In the 1920s, a wide drive, now shortened, led directly from the Johnston Gate to John Harvard at University Hall — as Hilderbrand reiterates, right on axis. When I show the photograph to Hilderbrand, though, he points out something else, too. What he’d like me to notice most are the trees.

Hilderbrand tells me that many of the American elms in the photo were planted in the Yard around the turn of the 20th century. As the trees began to reach maturity in the 1920s, an appreciation of their qualities might have prompted fresh consideration of the Yard as a space, he explains. This also might have helped shape a reimagination of the Yard as a destination, with the John Harvard statue as its linchpin. In the 1920s, Hilderbrand says, the Yard was “coming into its own.”

Eventually, the Corporation agreed. In April 1924, the statue was moved to become the Yard’s centerpiece.
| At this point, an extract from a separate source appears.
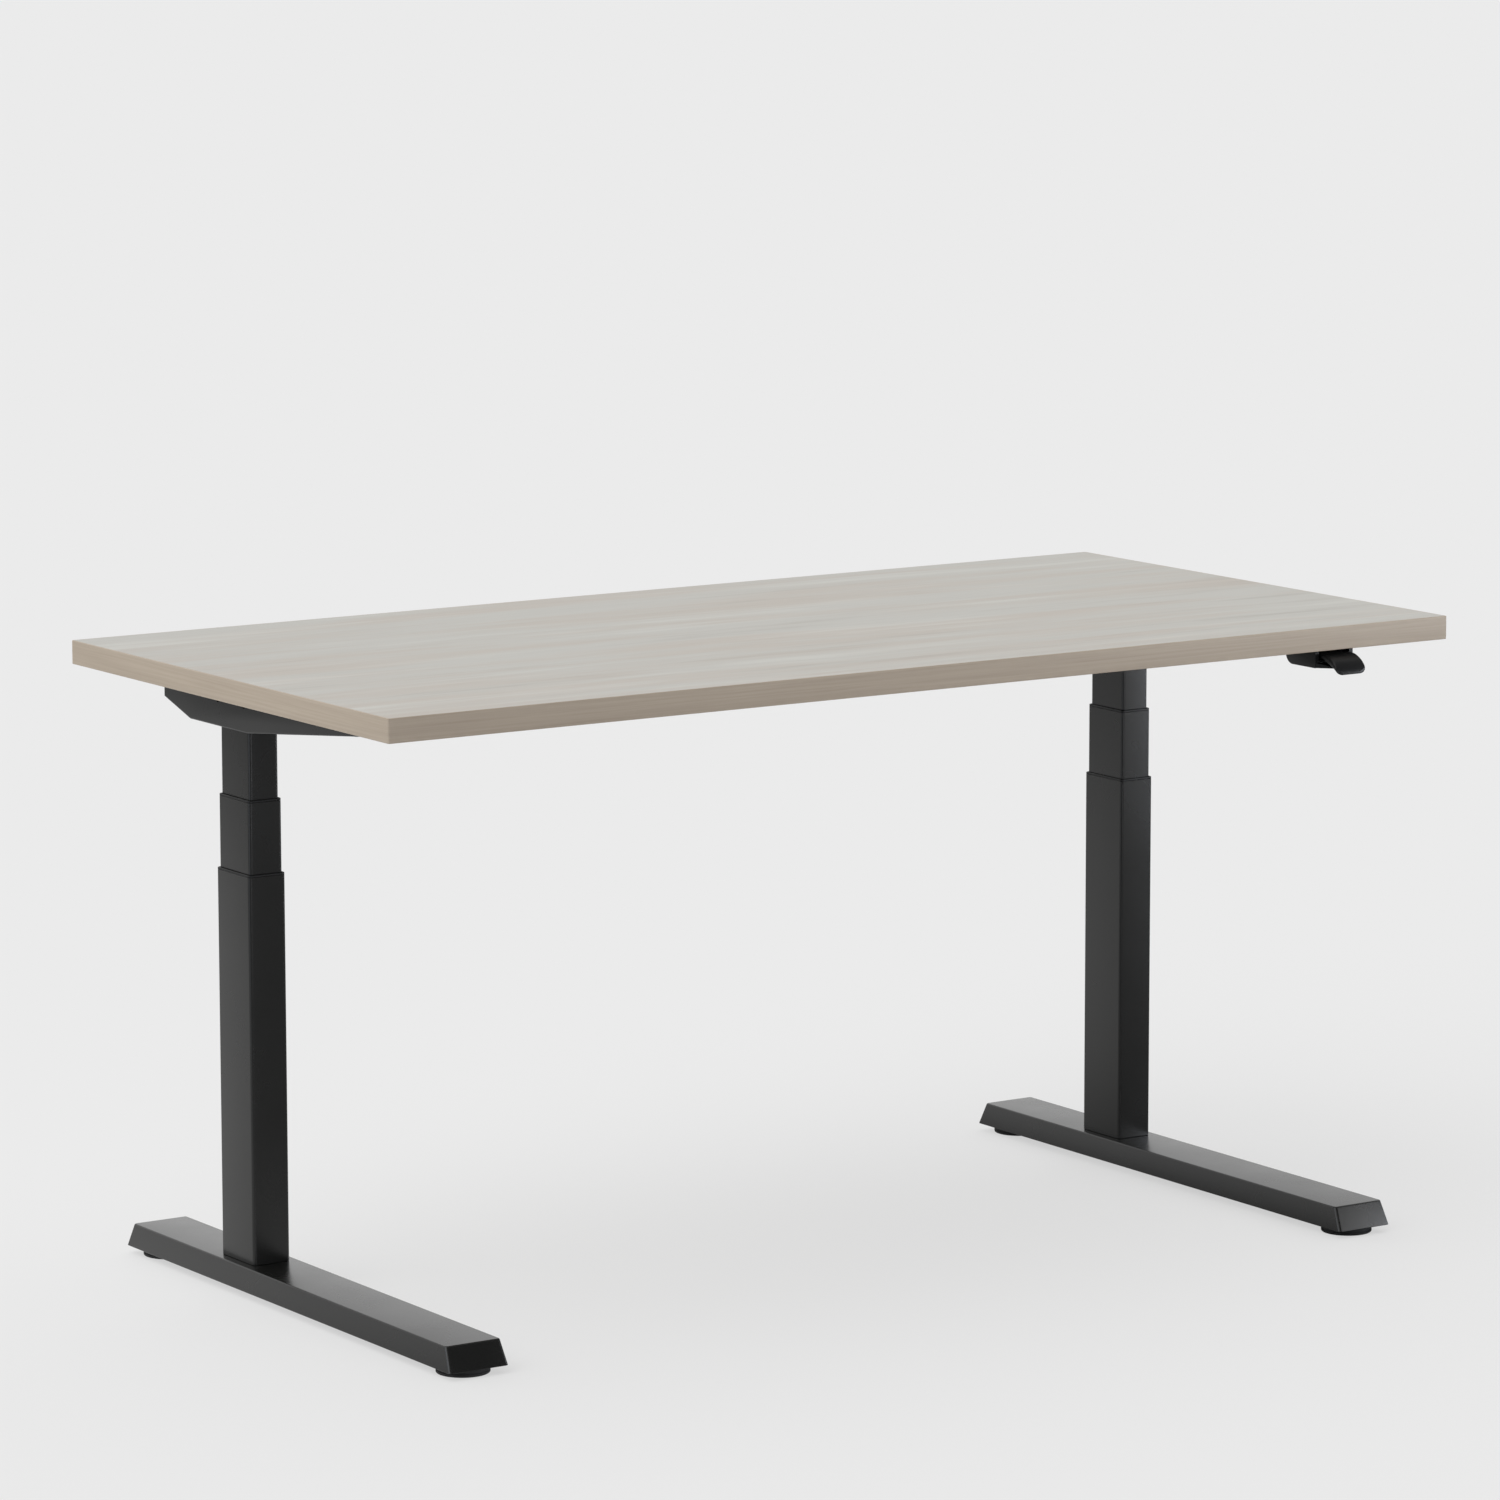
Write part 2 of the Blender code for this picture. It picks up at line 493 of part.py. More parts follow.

Nobody seems to have looked back since. As Hilderbrand and I discuss the public-facing significance of the monument, we’re outflanked: dissuaded by the bustle around John Harvard, a tour group has encircled us on the grass.

Nevertheless, whispers from long before our times continue. An oral tradition runs strong, passing down tidbits and factoids. As I leave, and as I see a tour guide reciting the statue’s “three lies,” I return to a comment Hilderbrand made near the beginning of our conversation.

How had he known where the statue had originally sat? “It’s lore,” he said. “I just knew it.”